Musk’s own Twitter profile is a prime example of how a legitimate genius and visionary can be deformed by social media into becoming a vicious bullshit artist. Remember when he used Twitter to smear a child-saving hero as a “pedo guy”? Or when he tweeted about having “funding secured!” to take Tesla private (a clear Securities and Exchange Commission violation)? The list of bizarre Musk missives literally goes on and on.
After finally closing the Twitter deal he so desperately tried to get out of in recent months, Musk issued a direct appeal to advertisers last week, full of high-minded waffle about, “the digital town square”, “helping humanity” and making it “the most respected advertising platform in the world”.
Dear Twitter Advertisers pic.twitter.com/GMwHmInPAS
— Elon Musk (@elonmusk) October 27, 2022
While it’s heartwarming to see Musk focus on making Earth better (instead of colonising Mars) for a change, the harsh reality he faces is that most Earthlings don’t use Twitter and won’t care. Lack of scale is why it limped along for the last decade while Facebook, Snapchat and now TikTok have found success in making money via advertising revenue. Twitter’s influence, while powerful, has always been limited to journalists, politicians, and celebrities. Musk’s central challenge is to decide whether Twitter remains a niche platform which is in desperate need of a new monetisation model beyond advertising, or whether it must vertically integrate to have a wider appeal (there is surely an interesting play, for example, to bootstrap Twitter’s live conversation format with live sports or news broadcasting).
Musk needs to stop talking and get back to what he apparently does best: engineering. Because the more he talks, the less he seems to understand what spending the annual GDP of Latvia has actually got him.
By design, Twitter can’t be “respected” in the traditional sense as an ad platform because its whole thing is having unmoderated content being published by anyone. It is not “brand safe” because there is no one in between the content and the advertiser acting as a traffic cop to make sure that content is likely to be considered safe or not.
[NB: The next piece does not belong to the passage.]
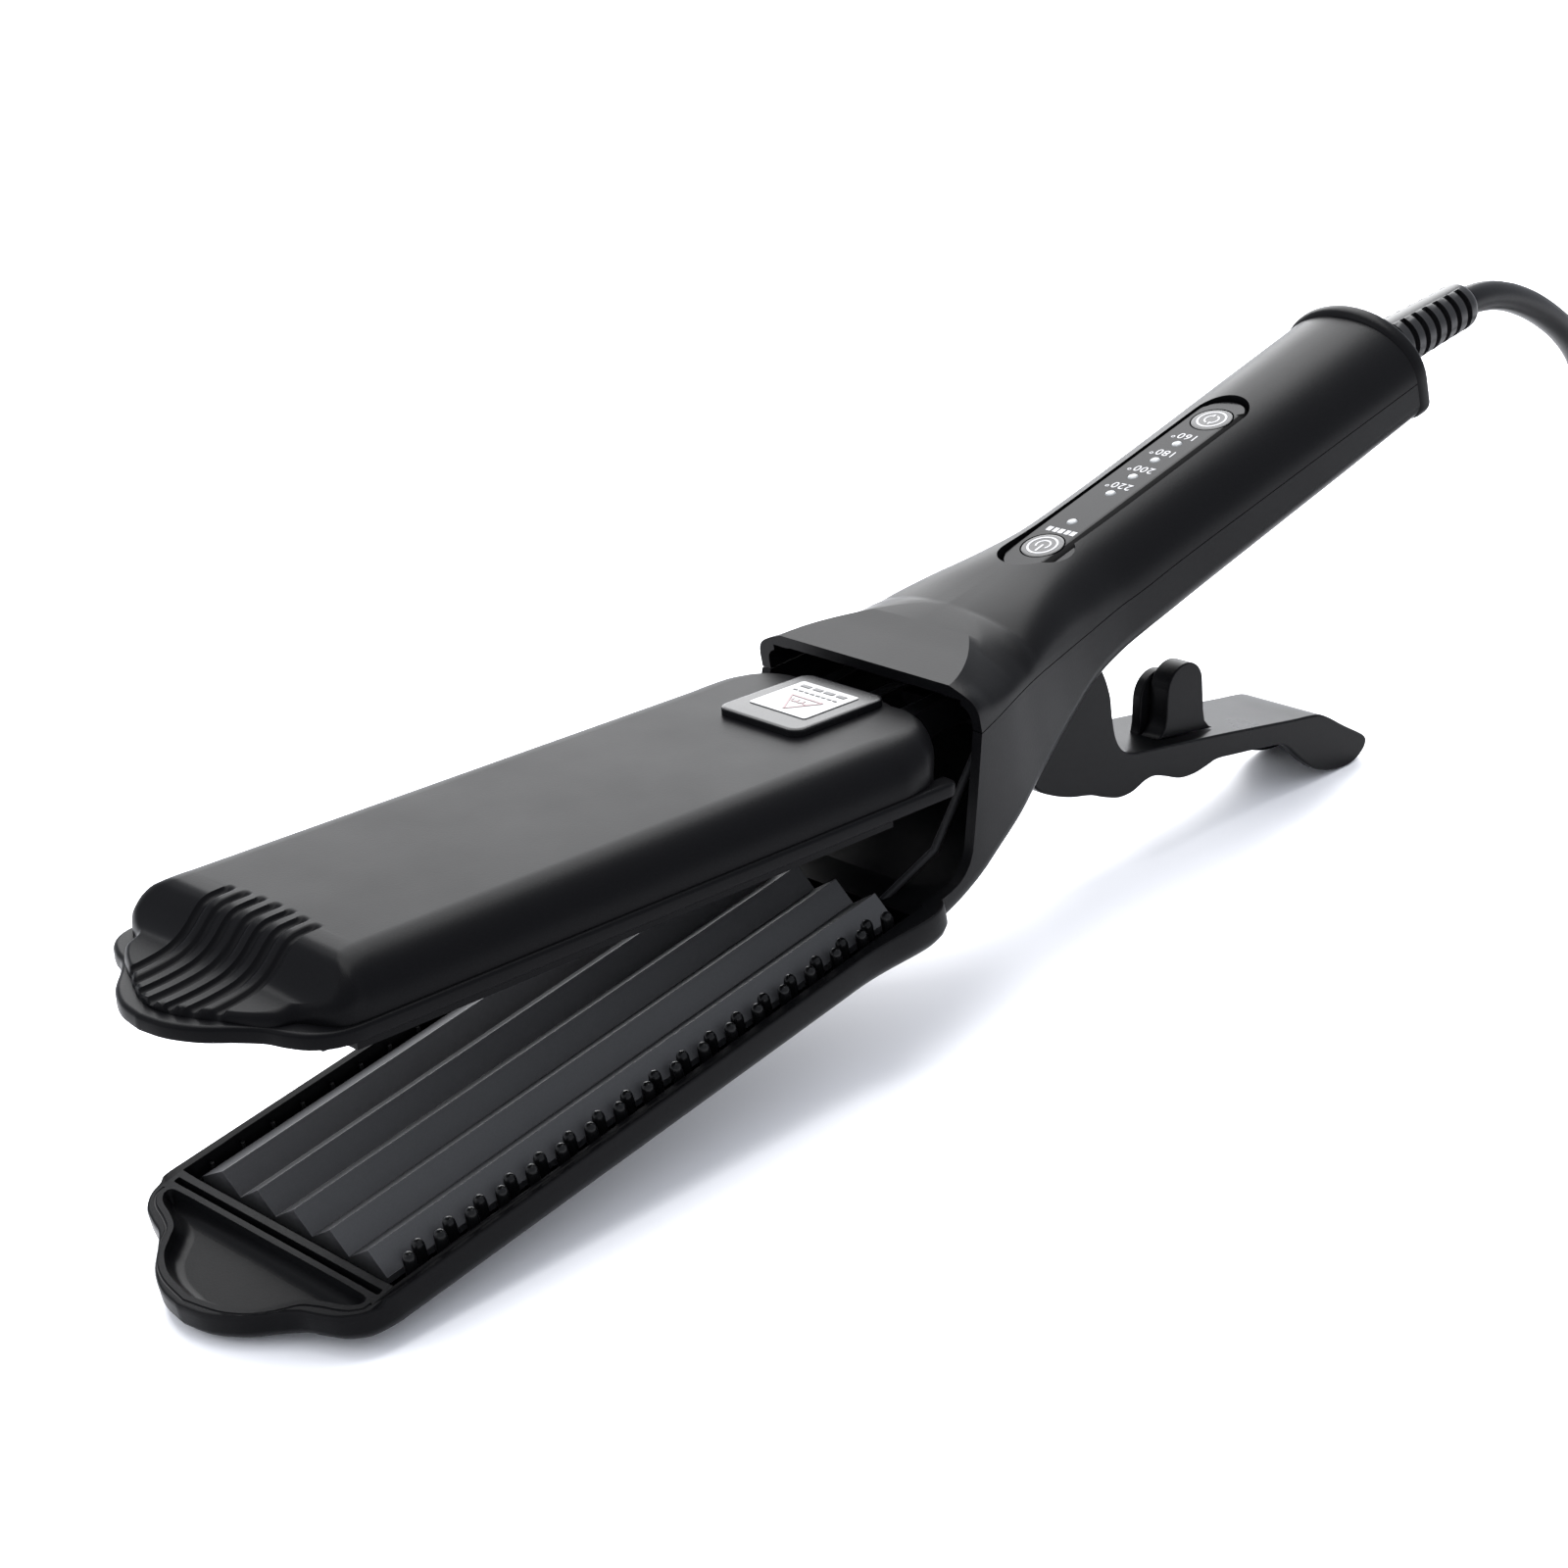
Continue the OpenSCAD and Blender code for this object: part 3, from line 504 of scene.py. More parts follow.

There was a time five years ago when “brand safety scandals” on social media used to make the front pages of national newspapers. I’m not sure it’s even newsworthy anymore.
I hope I’m wrong and Twitter does survive and thrive under Musk — and not just because I’m almost at 4,000 followers and want to throw a party. But for Twitter to turn a corner, there needs to be change in advertiser mindset which begins to embrace the difference they bring to the media ecosystem.
This means that Twitter and other unmoderated social media shouldn’t be seen as “brand safe”. They should be seen as “brand high risk but high reward”. In a previous column I noted how our industry has been far too quiet when it comes to asking the right questions about the risks of social media. This doesn’t just mean being forthright about where these companies get it wrong — users and advertisers must also accept that risky, unmoderated content can hold governments to account, expose wrongdoing and unleash new forms of creativity.
Take podcasts, for example. Podcasts are effectively social media — we’ve just launched The Media Leader Podcast and it’s distributed on all the usual listening platforms with little proactive content moderation. But why should podcasts be considered “brand safe” as much as radio? There’s a big difference in “safe content” expectations between the person listening to the radio while eating their breakfast or in their car, compared to the person plugged into a gory, true crime podcast via a smartphone and headphones.
From brand safety to brand responsibility
People are seeking out niche and edgy content on digital media. This is to be celebrated as a success story for the diversity and richness of media and it deserves to be funded by advertising, too.
WPP media agency MediaCom’s strategy director and joint head of social change Claire McAlpine put this brilliantly during a recent conversation: advertisers would be better off moving from a mode of “brand safety” to “brand responsibility”.
The difference is subtle but meaningful, as it requires advertisers to be more proactive in how they assess media owners and what “responsible advertising” would look like, instead of having a reactive approach which expects all platforms to provide them with security to do marketing as usual. We would expect such an approach to focus less on traditional reach and frequency concerns (which has led to keyword blocking and boycotts) and more on a contextual approach which appreciates differences between media owners.
McAlpine explains: “Shifting the focus from simply having ‘brand safety’ conversations to ‘brand responsibility’ conversations is powerful and happening much more frequently. It shows proactivity in recognising that businesses can use their media spend as a positive force for social impact. From funding diverse voices, supporting quality news, diversifying the media supply chain and much more — the ‘brand safety’ to ‘brand responsibility’ pivot is a critical shift for responsible media investment becoming a default approach.”
This is more like the tune Musk should be singing if he really wants Twitter to finally become a success. For all the high-minded talk of creating a “digital town square”, was there every really an analog town square that we should be trying to emulate now? Free speech is inherently dangerous, which is why we have laws against libel, revealing government secrets, and fraud. The further censorship required to make a town square truly “brand safe” would render the whole exercise pointless.
Instead let’s see social media for what it is: potentially dangerous, chaotic, but potentially brilliant, too. Too much of our media tries to be “safe”. Let’s accept more risk into the ecosystem and then perhaps we can talk about trust on better footing.